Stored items
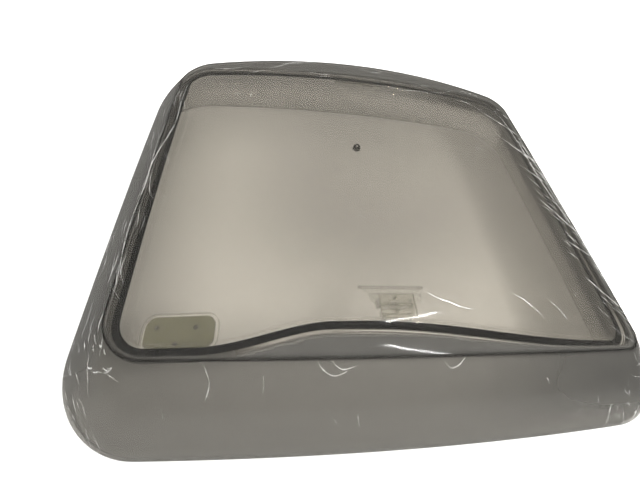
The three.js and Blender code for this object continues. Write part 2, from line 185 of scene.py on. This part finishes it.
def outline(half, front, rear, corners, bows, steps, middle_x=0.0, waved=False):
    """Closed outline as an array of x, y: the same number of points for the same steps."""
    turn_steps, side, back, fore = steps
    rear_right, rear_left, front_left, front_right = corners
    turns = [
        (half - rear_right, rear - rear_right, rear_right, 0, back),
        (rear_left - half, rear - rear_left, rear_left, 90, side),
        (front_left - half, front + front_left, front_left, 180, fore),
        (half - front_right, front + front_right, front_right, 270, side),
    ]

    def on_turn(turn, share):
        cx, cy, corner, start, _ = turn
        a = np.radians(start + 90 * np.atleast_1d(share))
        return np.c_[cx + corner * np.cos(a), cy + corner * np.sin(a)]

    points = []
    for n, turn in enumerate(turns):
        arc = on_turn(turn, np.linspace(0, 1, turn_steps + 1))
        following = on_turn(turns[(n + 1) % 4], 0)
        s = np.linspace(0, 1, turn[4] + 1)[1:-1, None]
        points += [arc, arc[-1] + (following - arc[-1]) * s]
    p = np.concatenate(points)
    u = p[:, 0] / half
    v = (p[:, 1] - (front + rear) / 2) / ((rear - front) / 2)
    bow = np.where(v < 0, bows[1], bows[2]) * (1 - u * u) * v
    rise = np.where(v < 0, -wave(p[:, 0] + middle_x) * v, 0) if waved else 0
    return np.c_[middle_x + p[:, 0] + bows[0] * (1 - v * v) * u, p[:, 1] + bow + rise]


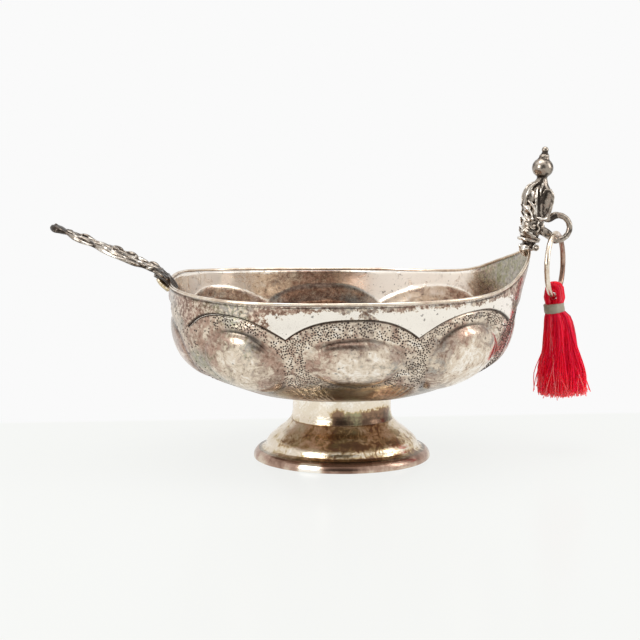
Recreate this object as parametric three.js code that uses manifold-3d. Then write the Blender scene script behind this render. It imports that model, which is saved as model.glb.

**Instructions to follow**
Reproduce every entry shown above, precisely as it stands.

**Worked answer**
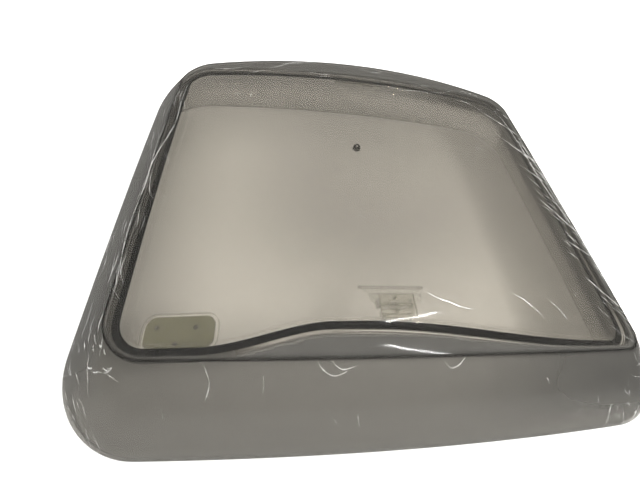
The three.js and Blender code for this object continues. Write part 2, from line 185 of scene.py on. This part finishes it.
def outline(half, front, rear, corners, bows, steps, middle_x=0.0, waved=False):
    """Closed outline as an array of x, y: the same number of points for the same steps."""
    turn_steps, side, back, fore = steps
    rear_right, rear_left, front_left, front_right = corners
    turns = [
        (half - rear_right, rear - rear_right, rear_right, 0, back),
        (rear_left - half, rear - rear_left, rear_left, 90, side),
        (front_left - half, front + front_left, front_left, 180, fore),
        (half - front_right, front + front_right, front_right, 270, side),
    ]

    def on_turn(turn, share):
        cx, cy, corner, start, _ = turn
        a = np.radians(start + 90 * np.atleast_1d(share))
        return np.c_[cx + corner * np.cos(a), cy + corner * np.sin(a)]

    points = []
    for n, turn in enumerate(turns):
        arc = on_turn(turn, np.linspace(0, 1, turn_steps + 1))
        following = on_turn(turns[(n + 1) % 4], 0)
        s = np.linspace(0, 1, turn[4] + 1)[1:-1, None]
        points += [arc, arc[-1] + (following - arc[-1]) * s]
    p = np.concatenate(points)
    u = p[:, 0] / half
    v = (p[:, 1] - (front + rear) / 2) / ((rear - front) / 2)
    bow = np.where(v < 0, bows[1], bows[2]) * (1 - u * u) * v
    rise = np.where(v < 0, -wave(p[:, 0] + middle_x) * v, 0) if waved else 0
    return np.c_[middle_x + p[:, 0] + bows[0] * (1 - v * v) * u, p[:, 1] + bow + rise]


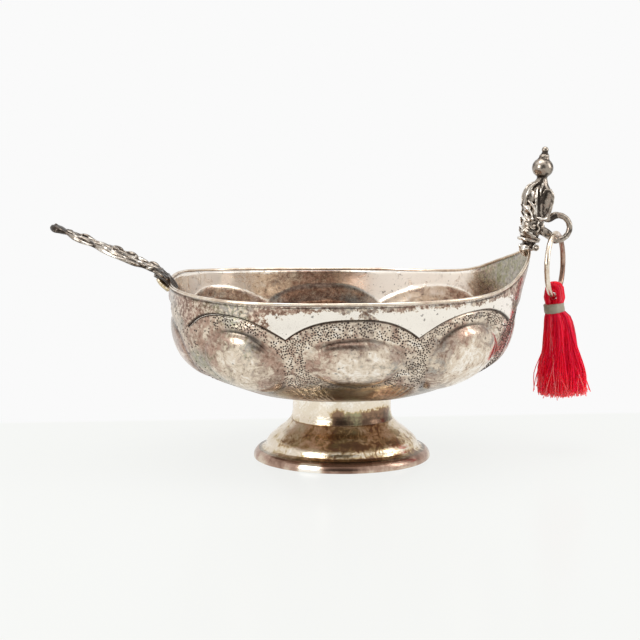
Recreate this object as parametric three.js code that uses manifold-3d. Then write the Blender scene script behind this render. It imports that model, which is saved as model.glb.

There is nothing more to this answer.